__Do this__
Search the data below for the word "code" and copy each line that holds it.
─── Record set ───
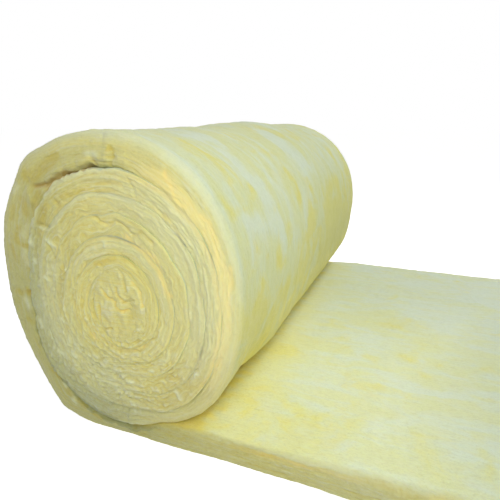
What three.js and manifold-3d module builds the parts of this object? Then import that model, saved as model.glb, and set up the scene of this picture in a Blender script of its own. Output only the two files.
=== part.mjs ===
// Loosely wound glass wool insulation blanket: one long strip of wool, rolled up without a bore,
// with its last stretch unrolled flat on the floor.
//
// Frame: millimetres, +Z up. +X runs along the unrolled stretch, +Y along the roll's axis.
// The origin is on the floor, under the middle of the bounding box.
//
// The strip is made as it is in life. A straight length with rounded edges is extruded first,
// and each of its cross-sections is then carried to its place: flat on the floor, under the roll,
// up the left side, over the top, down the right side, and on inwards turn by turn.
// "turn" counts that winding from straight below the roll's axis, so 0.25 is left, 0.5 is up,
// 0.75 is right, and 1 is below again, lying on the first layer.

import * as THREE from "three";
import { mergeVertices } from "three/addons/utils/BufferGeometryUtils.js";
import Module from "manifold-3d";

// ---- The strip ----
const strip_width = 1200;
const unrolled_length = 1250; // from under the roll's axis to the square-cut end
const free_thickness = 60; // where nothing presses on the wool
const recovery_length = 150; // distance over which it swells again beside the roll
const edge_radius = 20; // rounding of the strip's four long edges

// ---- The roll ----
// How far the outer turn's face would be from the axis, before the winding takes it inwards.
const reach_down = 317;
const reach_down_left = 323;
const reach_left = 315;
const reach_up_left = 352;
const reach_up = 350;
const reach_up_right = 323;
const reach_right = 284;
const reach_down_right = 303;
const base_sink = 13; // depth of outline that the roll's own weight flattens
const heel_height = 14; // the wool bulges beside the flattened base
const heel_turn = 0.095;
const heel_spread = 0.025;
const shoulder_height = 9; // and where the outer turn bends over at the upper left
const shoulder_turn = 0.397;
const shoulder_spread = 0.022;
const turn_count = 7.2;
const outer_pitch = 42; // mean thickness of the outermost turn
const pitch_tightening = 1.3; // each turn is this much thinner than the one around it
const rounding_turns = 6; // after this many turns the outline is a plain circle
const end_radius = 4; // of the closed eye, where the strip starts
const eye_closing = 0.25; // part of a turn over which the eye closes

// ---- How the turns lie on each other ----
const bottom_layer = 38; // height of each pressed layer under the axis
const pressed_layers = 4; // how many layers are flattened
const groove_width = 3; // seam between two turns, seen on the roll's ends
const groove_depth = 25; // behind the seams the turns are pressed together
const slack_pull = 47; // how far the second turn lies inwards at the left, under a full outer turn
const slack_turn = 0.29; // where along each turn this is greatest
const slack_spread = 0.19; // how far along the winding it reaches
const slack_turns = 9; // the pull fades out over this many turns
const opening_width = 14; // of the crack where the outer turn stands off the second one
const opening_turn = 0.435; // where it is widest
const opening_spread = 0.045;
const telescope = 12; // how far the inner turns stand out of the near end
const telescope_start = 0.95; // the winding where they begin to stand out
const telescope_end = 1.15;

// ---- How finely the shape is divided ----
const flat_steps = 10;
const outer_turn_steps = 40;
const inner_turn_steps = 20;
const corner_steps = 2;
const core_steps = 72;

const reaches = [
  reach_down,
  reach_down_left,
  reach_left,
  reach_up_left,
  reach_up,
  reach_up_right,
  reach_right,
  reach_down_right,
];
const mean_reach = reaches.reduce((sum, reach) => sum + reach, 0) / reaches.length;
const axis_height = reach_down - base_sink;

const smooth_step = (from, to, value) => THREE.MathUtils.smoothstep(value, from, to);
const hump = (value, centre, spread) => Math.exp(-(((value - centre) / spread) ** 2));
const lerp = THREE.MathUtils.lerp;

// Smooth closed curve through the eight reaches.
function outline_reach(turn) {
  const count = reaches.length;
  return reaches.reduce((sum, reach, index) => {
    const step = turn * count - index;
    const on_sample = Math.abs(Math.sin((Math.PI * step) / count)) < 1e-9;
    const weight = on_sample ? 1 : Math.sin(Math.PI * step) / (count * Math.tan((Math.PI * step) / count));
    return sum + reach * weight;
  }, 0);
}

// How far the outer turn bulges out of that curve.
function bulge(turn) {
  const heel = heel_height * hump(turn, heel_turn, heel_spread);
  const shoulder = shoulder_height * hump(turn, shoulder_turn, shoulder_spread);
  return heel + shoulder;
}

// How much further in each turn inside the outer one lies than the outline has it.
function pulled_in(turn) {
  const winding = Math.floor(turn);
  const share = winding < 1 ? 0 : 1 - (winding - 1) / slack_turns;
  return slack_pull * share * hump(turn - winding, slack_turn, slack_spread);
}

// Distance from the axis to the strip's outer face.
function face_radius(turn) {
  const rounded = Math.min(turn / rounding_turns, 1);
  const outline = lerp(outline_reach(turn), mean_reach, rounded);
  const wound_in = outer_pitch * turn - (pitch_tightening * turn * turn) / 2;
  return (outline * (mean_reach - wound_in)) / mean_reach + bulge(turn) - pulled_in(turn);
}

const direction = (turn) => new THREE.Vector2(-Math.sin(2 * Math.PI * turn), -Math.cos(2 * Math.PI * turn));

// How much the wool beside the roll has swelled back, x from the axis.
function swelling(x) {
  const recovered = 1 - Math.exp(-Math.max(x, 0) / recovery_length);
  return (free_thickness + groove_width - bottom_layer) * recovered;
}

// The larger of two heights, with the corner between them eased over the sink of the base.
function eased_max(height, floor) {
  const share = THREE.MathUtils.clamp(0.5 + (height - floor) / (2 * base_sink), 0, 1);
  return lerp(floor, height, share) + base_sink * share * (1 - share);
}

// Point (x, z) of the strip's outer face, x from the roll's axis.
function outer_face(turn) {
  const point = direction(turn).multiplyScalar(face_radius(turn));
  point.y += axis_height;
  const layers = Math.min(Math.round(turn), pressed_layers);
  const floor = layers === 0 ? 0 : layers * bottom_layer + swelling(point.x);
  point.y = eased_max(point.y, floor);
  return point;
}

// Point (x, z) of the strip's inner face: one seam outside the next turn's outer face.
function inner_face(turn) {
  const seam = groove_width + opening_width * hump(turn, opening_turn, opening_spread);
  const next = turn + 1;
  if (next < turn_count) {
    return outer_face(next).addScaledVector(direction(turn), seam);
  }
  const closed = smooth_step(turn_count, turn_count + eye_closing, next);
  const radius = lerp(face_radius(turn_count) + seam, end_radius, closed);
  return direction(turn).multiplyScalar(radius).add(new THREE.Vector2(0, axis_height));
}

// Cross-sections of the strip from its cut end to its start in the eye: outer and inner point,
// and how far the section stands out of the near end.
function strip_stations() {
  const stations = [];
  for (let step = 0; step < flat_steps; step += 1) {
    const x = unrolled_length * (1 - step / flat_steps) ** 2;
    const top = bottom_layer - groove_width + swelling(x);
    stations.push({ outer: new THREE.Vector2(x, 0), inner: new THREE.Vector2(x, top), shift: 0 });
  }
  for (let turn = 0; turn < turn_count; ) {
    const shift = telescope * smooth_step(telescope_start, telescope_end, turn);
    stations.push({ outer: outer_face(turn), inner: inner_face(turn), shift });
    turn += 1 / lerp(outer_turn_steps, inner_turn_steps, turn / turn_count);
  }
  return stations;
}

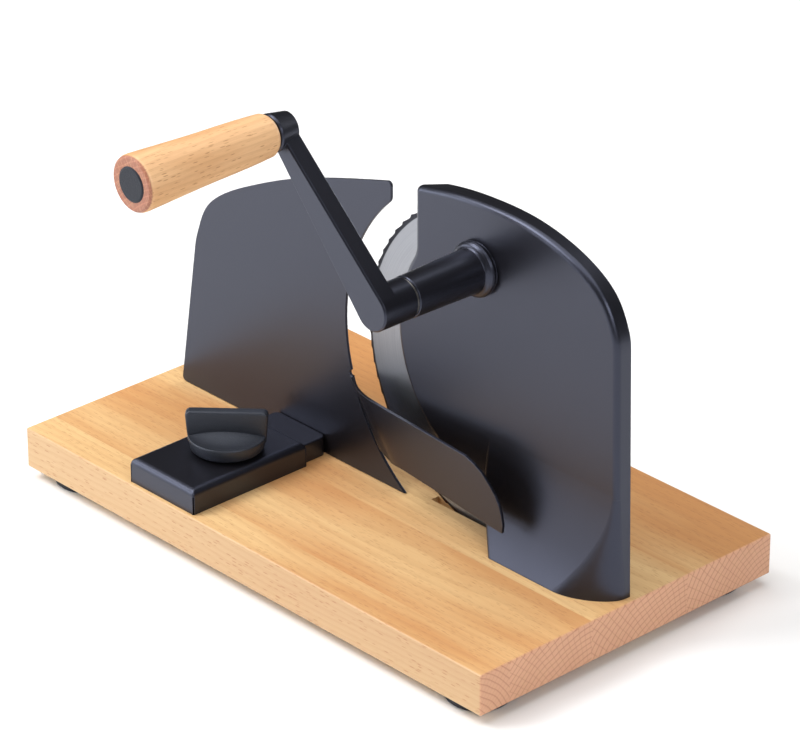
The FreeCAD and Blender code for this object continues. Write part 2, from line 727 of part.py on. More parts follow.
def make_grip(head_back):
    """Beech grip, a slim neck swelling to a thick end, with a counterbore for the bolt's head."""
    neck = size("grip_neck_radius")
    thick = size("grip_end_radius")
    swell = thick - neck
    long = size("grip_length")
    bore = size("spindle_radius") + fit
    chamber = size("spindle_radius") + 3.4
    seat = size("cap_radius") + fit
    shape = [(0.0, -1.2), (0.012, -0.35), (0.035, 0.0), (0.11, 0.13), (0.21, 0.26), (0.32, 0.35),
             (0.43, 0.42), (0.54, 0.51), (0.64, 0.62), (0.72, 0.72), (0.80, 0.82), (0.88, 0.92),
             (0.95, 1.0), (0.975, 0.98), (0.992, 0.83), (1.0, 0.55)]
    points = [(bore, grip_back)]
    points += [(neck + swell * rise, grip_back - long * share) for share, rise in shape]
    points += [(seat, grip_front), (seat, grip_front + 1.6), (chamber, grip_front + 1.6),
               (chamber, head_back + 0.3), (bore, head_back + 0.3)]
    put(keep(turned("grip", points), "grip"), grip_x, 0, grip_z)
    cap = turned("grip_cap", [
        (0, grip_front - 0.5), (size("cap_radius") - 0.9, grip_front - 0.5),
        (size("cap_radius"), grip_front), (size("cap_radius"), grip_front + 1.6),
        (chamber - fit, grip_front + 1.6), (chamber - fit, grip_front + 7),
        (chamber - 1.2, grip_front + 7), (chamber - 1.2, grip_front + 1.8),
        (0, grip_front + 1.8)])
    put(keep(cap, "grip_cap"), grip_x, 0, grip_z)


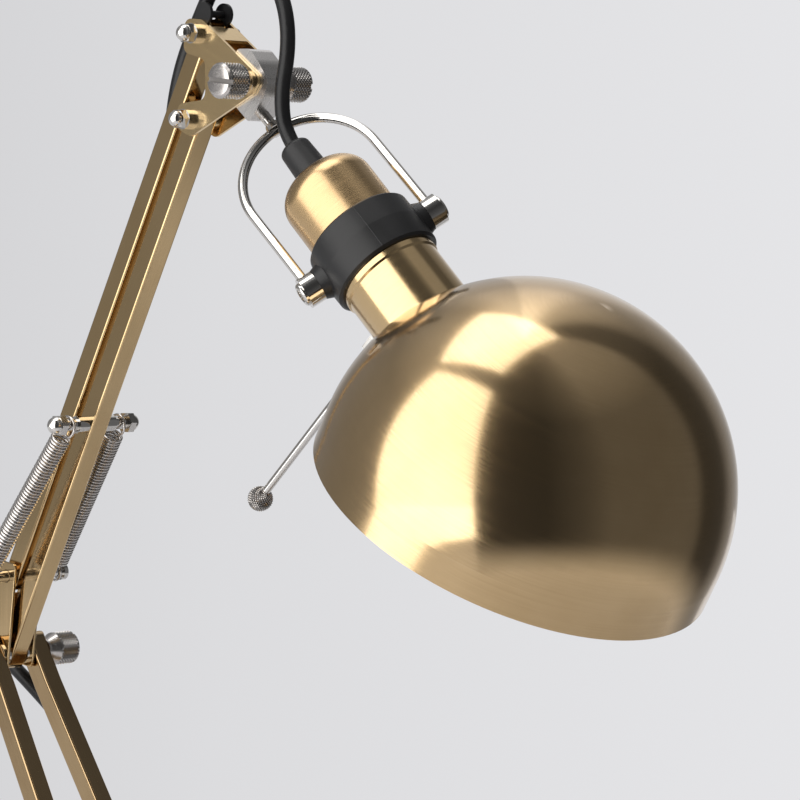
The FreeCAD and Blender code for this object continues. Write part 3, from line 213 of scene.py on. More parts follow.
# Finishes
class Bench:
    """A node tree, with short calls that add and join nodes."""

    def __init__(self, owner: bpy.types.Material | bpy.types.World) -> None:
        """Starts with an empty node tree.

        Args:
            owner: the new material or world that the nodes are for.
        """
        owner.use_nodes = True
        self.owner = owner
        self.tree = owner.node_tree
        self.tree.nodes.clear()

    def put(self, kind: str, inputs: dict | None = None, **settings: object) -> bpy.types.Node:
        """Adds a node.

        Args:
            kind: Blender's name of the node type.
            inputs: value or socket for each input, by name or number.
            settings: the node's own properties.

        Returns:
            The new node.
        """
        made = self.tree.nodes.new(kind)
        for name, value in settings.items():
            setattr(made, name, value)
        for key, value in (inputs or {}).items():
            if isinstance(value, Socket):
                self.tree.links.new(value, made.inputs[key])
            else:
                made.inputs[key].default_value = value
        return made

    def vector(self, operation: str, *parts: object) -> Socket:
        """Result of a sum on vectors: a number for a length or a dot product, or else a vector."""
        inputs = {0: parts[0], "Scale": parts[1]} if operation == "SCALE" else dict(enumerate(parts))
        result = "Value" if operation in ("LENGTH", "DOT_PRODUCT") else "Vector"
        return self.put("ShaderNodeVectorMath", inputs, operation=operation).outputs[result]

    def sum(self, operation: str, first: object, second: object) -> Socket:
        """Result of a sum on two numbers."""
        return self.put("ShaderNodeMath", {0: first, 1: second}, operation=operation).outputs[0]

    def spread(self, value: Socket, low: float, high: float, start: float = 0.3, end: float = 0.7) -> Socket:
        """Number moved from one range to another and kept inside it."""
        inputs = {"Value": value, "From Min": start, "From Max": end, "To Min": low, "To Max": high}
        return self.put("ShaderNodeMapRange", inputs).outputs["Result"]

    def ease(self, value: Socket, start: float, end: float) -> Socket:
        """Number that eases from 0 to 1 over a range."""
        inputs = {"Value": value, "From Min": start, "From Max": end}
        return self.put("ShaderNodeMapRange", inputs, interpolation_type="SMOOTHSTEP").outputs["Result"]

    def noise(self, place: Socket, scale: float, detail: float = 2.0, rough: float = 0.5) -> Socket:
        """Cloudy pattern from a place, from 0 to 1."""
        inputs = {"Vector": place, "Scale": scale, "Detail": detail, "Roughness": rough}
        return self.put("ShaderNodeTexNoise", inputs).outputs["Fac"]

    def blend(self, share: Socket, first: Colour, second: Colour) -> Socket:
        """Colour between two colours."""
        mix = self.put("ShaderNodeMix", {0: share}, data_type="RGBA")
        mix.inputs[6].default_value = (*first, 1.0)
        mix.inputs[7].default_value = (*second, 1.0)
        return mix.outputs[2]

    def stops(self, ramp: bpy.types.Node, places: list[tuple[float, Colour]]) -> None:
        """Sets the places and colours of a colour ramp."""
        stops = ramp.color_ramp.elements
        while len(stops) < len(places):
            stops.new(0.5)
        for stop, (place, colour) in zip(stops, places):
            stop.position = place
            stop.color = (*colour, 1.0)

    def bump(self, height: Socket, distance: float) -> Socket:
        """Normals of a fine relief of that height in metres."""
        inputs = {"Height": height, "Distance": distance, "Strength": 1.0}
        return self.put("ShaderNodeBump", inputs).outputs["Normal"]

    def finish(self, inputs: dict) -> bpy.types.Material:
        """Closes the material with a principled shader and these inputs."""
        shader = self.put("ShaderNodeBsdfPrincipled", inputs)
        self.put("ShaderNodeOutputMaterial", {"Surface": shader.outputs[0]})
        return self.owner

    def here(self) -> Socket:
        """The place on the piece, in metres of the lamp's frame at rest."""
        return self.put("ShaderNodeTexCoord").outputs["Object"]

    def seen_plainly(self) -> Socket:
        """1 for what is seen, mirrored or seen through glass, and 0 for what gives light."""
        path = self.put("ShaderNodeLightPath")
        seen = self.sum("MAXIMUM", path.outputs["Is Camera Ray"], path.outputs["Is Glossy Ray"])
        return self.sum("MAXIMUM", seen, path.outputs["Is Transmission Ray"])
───
__Output for this task__
The FreeCAD and Blender code for this object continues. Write part 2, from line 727 of part.py on. More parts follow.
The FreeCAD and Blender code for this object continues. Write part 3, from line 213 of scene.py on. More parts follow.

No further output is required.